** START Dataset excerpt **

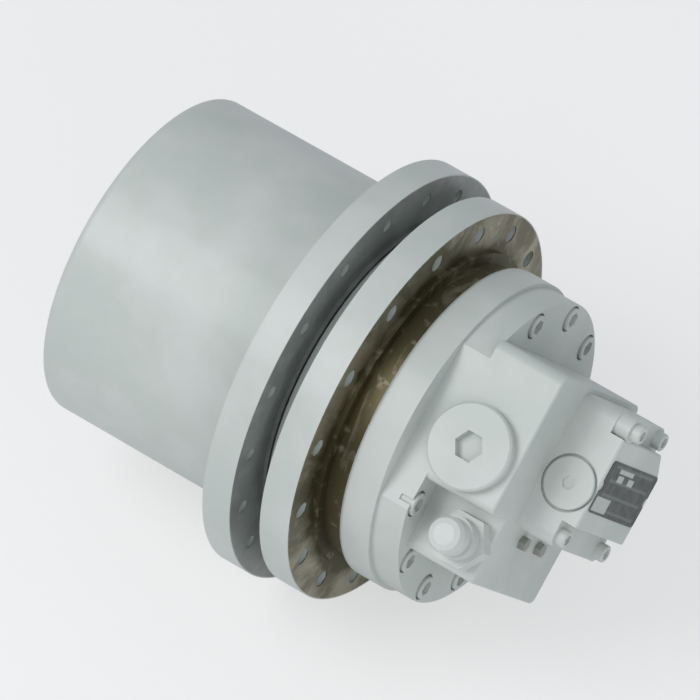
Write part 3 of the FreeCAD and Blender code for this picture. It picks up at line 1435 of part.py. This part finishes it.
def makeSpeedValve():
    plugs = newBody("speed_spool_plugs")
    size = ("dim.SpeedPlugDiameter", "dim.SpeedPlugHeight", "dim.SpeedPlugSink", "dim.SpeedPlugThread",
            "dim.SpeedPlugThreadLength", "dim.SpeedPlugBore", "dim.SpeedPlugBoreDepth",
            "dim.SpeedPlugSocket", "dim.SpeedPlugChamfer")
    hexPlug(plugs, "Front", "-dim.ValveFace", -1, "dim.SpeedPlace", "dim.SpeedHeight", size)
    hexPlug(plugs, "Back", "dim.ValveBack", 1, "dim.SpeedPlace", "dim.SpeedHeight", size)
    turnBody(plugs, "dim.PortClocking")
    middle = "(dim.ValveBack - dim.ValveFace)/2"
    ends = "%s - dim.SpeedSpoolLength/2" % middle, "%s + dim.SpeedSpoolLength/2" % middle
    spool = newBody("speed_spool")
    land = "dim.SpeedSpoolDiameter/2 - dim.RunningFit + dim.CloseFit"
    groove = "dim.SpeedSpoolDiameter/3"
    turnBeside(spool, "Spool", [
        (ends[0], "0"), (ends[0], land),
        (middle + " - dim.SpeedSpoolLength/5", land), (middle + " - dim.SpeedSpoolLength/5", groove),
        (middle + " + dim.SpeedSpoolLength/5", groove), (middle + " + dim.SpeedSpoolLength/5", land),
        (ends[1], land), (ends[1], "0"),
    ], "dim.SpeedPlace", upright=True, height="dim.SpeedHeight")
    turnBody(spool, "dim.PortClocking")
    springs = newBody("speed_springs")
    outer = half("SpeedSpringDiameter")
    inner = outer + " - dim.SpringWall/2"
    depth = "dim.SpeedPlugSink + dim.SpeedPlugThreadLength - dim.SpeedPlugBoreDepth"
    for name, start, end in (
            ("Front", "-dim.ValveFace + " + depth, ends[0]),
            ("Back", ends[1], "dim.ValveBack - (%s)" % depth)):
        turnBeside(springs, name, [(start, inner), (start, outer), (end, outer), (end, inner)],
                   "dim.SpeedPlace", upright=True, height="dim.SpeedHeight")
    turnBody(springs, "dim.PortClocking")


def makeDataPlate():
    body = newBody("data_plate")
    sketch = newSketch(body, "Outline", "YZ_Plane", valveEnd)
    bottom = "dim.PlateCentre - dim.PlateHeight/2"
    top = "dim.PlateCentre + dim.PlateHeight/2"
    front = "-dim.PlateInset - dim.PlateWidth/2"
    back = "-dim.PlateInset + dim.PlateWidth/2"
    drawOutline(sketch, [(front, bottom), (back, bottom), (back, top), (front, top)])
    plate = pad(body, sketch, "Plate", "dim.PlateThickness")
    doc.recompute()
    corners = edgesWhere(plate.Shape, lambda edge: edge.BoundBox.XLength > 0.1)
    dress(body, "Fillet", "Corners", plate, corners, "dim.PlateNotch")
    notches = newSketch(body, "Notch", "YZ_Plane", valveEnd + " + dim.PlateThickness")
    drawCircle(notches, front, "dim.PlateCentre", "dim.PlateNotch")
    drawCircle(notches, back, "dim.PlateCentre", "dim.PlateNotch")
    pocket(body, notches, "Notches", "dim.PlateThickness")
    turnBody(body, "dim.PortClocking")


# ---------- port adapter and small screws ----------

def makeAdapter():
    shelf = "-dim.ShelfDistance"
    height = "-dim.AdapterDrop"
    hexEnd = shelf + " - dim.AdapterHexHeight"
    neckEnd = hexEnd + " - dim.AdapterNeckHeight"
    body = newBody("port_adapter")
    sketch = newSketch(body, "Hex", "XZ_Plane", "dim.ShelfDistance")
    drawHexagon(sketch, "dim.AdapterPlace", height, "dim.AdapterHex")
    pad(body, sketch, "HexPad", "dim.AdapterHexHeight")
    turnBeside(body, "Turned", [
        (shelf + " + dim.AdapterThreadLength", half("AdapterBore")),
        (shelf + " + dim.AdapterThreadLength", half("AdapterThread")),
        (shelf, half("AdapterThread")),
        (hexEnd, half("AdapterThread")),
        (hexEnd, half("AdapterNeck")),
        (neckEnd, half("AdapterNeck")),
        (neckEnd, half("AdapterBore")),
    ], "dim.AdapterPlace", upright=True, height=height)
    turnBeside(body, "Bore", [
        (shelf + " + dim.AdapterThreadLength + 1", "0"),
        (shelf + " + dim.AdapterThreadLength + 1", half("AdapterBore")),
        (neckEnd + " - 1", half("AdapterBore")),
        (neckEnd + " - 1", "0"),
    ], "dim.AdapterPlace", upright=True, height=height, kind="Groove")
    turnBody(body, "dim.PortClocking")
    cap = newBody("port_cap")
    stem = neckEnd + " + dim.CapSkirt"
    top = neckEnd + " - dim.CapHeight"
    turnBeside(cap, "Cap", [
        (stem, "0"),
        (stem, "dim.AdapterBore/2 - dim.CloseFit"),
        (neckEnd, "dim.AdapterBore/2 - dim.CloseFit"),
        (neckEnd, half("CapDiameter")),
        (top + " + dim.CapRound", half("CapDiameter")),
        (top + " + dim.CapRound/4", "dim.CapDiameter/2 - dim.CapRound/3"),
        (top, "dim.CapDiameter/2 - dim.CapRound"),
        (top, "0"),
    ], "dim.AdapterPlace", upright=True, height=height)
    turnBody(cap, "dim.PortClocking")


def bleedPlaces():
    return ("BleedFront", "-dim.BleedSide"), ("BleedBack", "dim.BleedBackSide")


def makeBleedScrews():
    body = newBody("bleed_screws")
    for name, y in bleedPlaces():
        sketch = newSketch(body, name, "YZ_Plane", portEnd + " - dim.BleedDepth")
        drawCircle(sketch, y, "-dim.BleedDrop", half("BleedThread"))
        pad(body, sketch, name + "Thread", "dim.BleedDepth")
        sketch = newSketch(body, name + "Head", "YZ_Plane", portEnd)
        drawHexagon(sketch, y, "-dim.BleedDrop", "dim.BleedHex")
        pad(body, sketch, name + "HeadPad", "dim.BleedHeight")
    turnBody(body, "dim.PortClocking")


makeSpindle()
makeBearingNut()
makeMainBearings()
makeFaceSeal()
makeDrum()
makeDrumCover()
makeDrumCoverBolts()
makeOilPlugs()
makeThrustPad()
makeRingGear()
makeSuns()
makePlanets("one", int(value("dim.PlanetOneCount")), int(value("dim.PlanetOneTeeth")),
            int(value("dim.SunOneTeeth")), value(stageOneStart), value("dim.PlanetOneWidth"), "dim.PlanetOnePin")
makePlanets("two", int(value("dim.PlanetTwoCount")), int(value("dim.PlanetTwoTeeth")),
            int(value("dim.SunTwoTeeth")), value(stageTwoStart), value("dim.PlanetTwoWidth"), "dim.PlanetTwoPin")
makeCarrierOne()
makeCarrierTwoPlate()
makePlanetPins()
makePlanetBushes()
makeShaft()
makeRotor()
makeBrake()
makeCasingSeal()
makePortBlock()
makePortBolts()
makeCounterbalance()
makeReliefValves()
makeValveBlock()
makeValveScrews()
makeSpeedValve()
makeDataPlate()
makeAdapter()
makeBleedScrews()
doc.recompute()

parts = [thing for thing in doc.Objects
         if thing.TypeId == "PartDesign::Body"
         or (thing.TypeId == "Part::Feature" and not thing.InListRecursive)]
for thing in doc.Objects:
    if "Invalid" in thing.State or "Error" in thing.State:
        raise RuntimeError("%s: %s" % (thing.Name, thing.State))
for part in parts:
    if part.Shape.isNull() or not part.Shape.isValid():
        raise RuntimeError("%s has no valid shape" % part.Label)

os.makedirs("parts", exist_ok=True)
for part in parts:
    part.Shape.exportStep("parts/%s.step" % part.Label)
    box = part.Shape.BoundBox
    print("%-24s %2d solids  %9.1f cm3  x %.1f %.1f  y %.1f %.1f  z %.1f %.1f" % (
        part.Label, len(part.Shape.Solids), part.Shape.Volume / 1000,
        box.XMin, box.XMax, box.YMin, box.YMax, box.ZMin, box.ZMax))
print(len(parts), "parts")
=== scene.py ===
import bpy
import json
import math
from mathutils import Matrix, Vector

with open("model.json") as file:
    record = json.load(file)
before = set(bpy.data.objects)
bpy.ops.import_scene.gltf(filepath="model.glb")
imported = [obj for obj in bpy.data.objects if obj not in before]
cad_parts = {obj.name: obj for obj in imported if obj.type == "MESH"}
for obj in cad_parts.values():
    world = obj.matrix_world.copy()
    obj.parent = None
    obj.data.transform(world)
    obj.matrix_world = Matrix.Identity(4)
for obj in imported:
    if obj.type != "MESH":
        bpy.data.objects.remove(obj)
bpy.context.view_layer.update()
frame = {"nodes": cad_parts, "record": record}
nodes = frame["nodes"]
print("frame loaded:", len(nodes), "nodes")

driveTurn = math.radians(-54.5)  # how far the port block is clocked about the axis


# shader helpers

class Wire:
    # one socket in a material's tree; arithmetic on it adds Math nodes
    def __init__(self, shader, socket):
        self.shader, self.socket = shader, socket

    def math(self, operation, *others):
        values = {number: other for number, other in enumerate((self, *others))}
        return self.shader.node("ShaderNodeMath", {"operation": operation}, values)

    def __add__(self, other):
        return self.math("ADD", other)

    def __radd__(self, other):
        return self.math("ADD", other)

    def __sub__(self, other):
        return self.math("SUBTRACT", other)

    def __rsub__(self, other):
        return (self * -1) + other

    def __mul__(self, other):
        return self.math("MULTIPLY", other)

    def __rmul__(self, other):
        return self.math("MULTIPLY", other)

    def __pow__(self, other):
        return self.math("POWER", other)

    def atMost(self, other):
        return self.math("MINIMUM", other)

    def rise(self, low, high):
        # 0 below low, 1 above high, smooth between; low above high turns it round
        if low > high:
            return 1 - self.rise(high, low)
        values = {"Value": self, "From Min": low, "From Max": high}
        return self.shader.node("ShaderNodeMapRange", {"interpolation_type": "SMOOTHSTEP"}, values)

    def band(self, low, high, soft):
        return self.rise(low - soft, low + soft) * self.rise(high + soft, high - soft)


class Shader:
    def __init__(self, name):
        self.material = bpy.data.materials.new(name)
        self.material.use_nodes = True
        self.tree = self.material.node_tree
        self.tree.nodes.clear()
        self.output = self.tree.nodes.new("ShaderNodeOutputMaterial")

    def node(self, kind, settings=None, values=None, out=0):
        made = self.tree.nodes.new(kind)
        for key, setting in (settings or {}).items():
            setattr(made, key, setting)
        for key, value in (values or {}).items():
            self.feed(made.inputs[key], value)
        return Wire(self, made.outputs[out])

    def feed(self, target, value):
        if isinstance(value, Wire):
            self.tree.links.new(value.socket, target)
        else:
            target.default_value = value

    def mix(self, factor, low, high):
        # colours go through Mix's colour sockets, 6 and 7
        low = (*low, 1) if isinstance(low, tuple) else low
        high = (*high, 1) if isinstance(high, tuple) else high
        return self.node("ShaderNodeMix", {"data_type": "RGBA"}, {0: factor, 6: low, 7: high}, out=2)

    def place(self):
        return self.node("ShaderNodeTexCoord", out=3)

    def noise(self, at, scale, detail=3, rough=0.55, warp=0):
        values = {"Vector": at, "Scale": scale, "Detail": detail, "Roughness": rough, "Distortion": warp}
        return self.node("ShaderNodeTexNoise", None, values)

    def parts(self, vector):
        made = self.tree.nodes.new("ShaderNodeSeparateXYZ")
        self.tree.links.new(vector.socket, made.inputs[0])
        return [Wire(self, output) for output in made.outputs]

    def rings(self, x, radius, scale):
        # fine lathe rings about the drive's axis
        return self.noise(self.node("ShaderNodeCombineXYZ", None, {0: x, 1: radius, 2: 0.0}), scale, 2)

    def bump(self, height, strength, distance):
        return self.node("ShaderNodeBump", None, {"Height": height, "Strength": strength, "Distance": distance})

    def finish(self, **values):
        surface = self.tree.nodes.new("ShaderNodeBsdfPrincipled")
        for key, value in values.items():
            self.feed(surface.inputs[key.replace("_", " ")], value)
        self.tree.links.new(surface.outputs[0], self.output.inputs[0])
        return self.material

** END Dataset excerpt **

**Prompt**: Write down exactly the span of lines above from the one containing "parts = [thing for thing in doc.Objects" to the one containing "bpy.context.view_layer.update()", both ends included.

**Solution for this exercise**:
parts = [thing for thing in doc.Objects
         if thing.TypeId == "PartDesign::Body"
         or (thing.TypeId == "Part::Feature" and not thing.InListRecursive)]
for thing in doc.Objects:
    if "Invalid" in thing.State or "Error" in thing.State:
        raise RuntimeError("%s: %s" % (thing.Name, thing.State))
for part in parts:
    if part.Shape.isNull() or not part.Shape.isValid():
        raise RuntimeError("%s has no valid shape" % part.Label)

os.makedirs("parts", exist_ok=True)
for part in parts:
    part.Shape.exportStep("parts/%s.step" % part.Label)
    box = part.Shape.BoundBox
    print("%-24s %2d solids  %9.1f cm3  x %.1f %.1f  y %.1f %.1f  z %.1f %.1f" % (
        part.Label, len(part.Shape.Solids), part.Shape.Volume / 1000,
        box.XMin, box.XMax, box.YMin, box.YMax, box.ZMin, box.ZMax))
print(len(parts), "parts")
=== scene.py ===
import bpy
import json
import math
from mathutils import Matrix, Vector

with open("model.json") as file:
    record = json.load(file)
before = set(bpy.data.objects)
bpy.ops.import_scene.gltf(filepath="model.glb")
imported = [obj for obj in bpy.data.objects if obj not in before]
cad_parts = {obj.name: obj for obj in imported if obj.type == "MESH"}
for obj in cad_parts.values():
    world = obj.matrix_world.copy()
    obj.parent = None
    obj.data.transform(world)
    obj.matrix_world = Matrix.Identity(4)
for obj in imported:
    if obj.type != "MESH":
        bpy.data.objects.remove(obj)
bpy.context.view_layer.update()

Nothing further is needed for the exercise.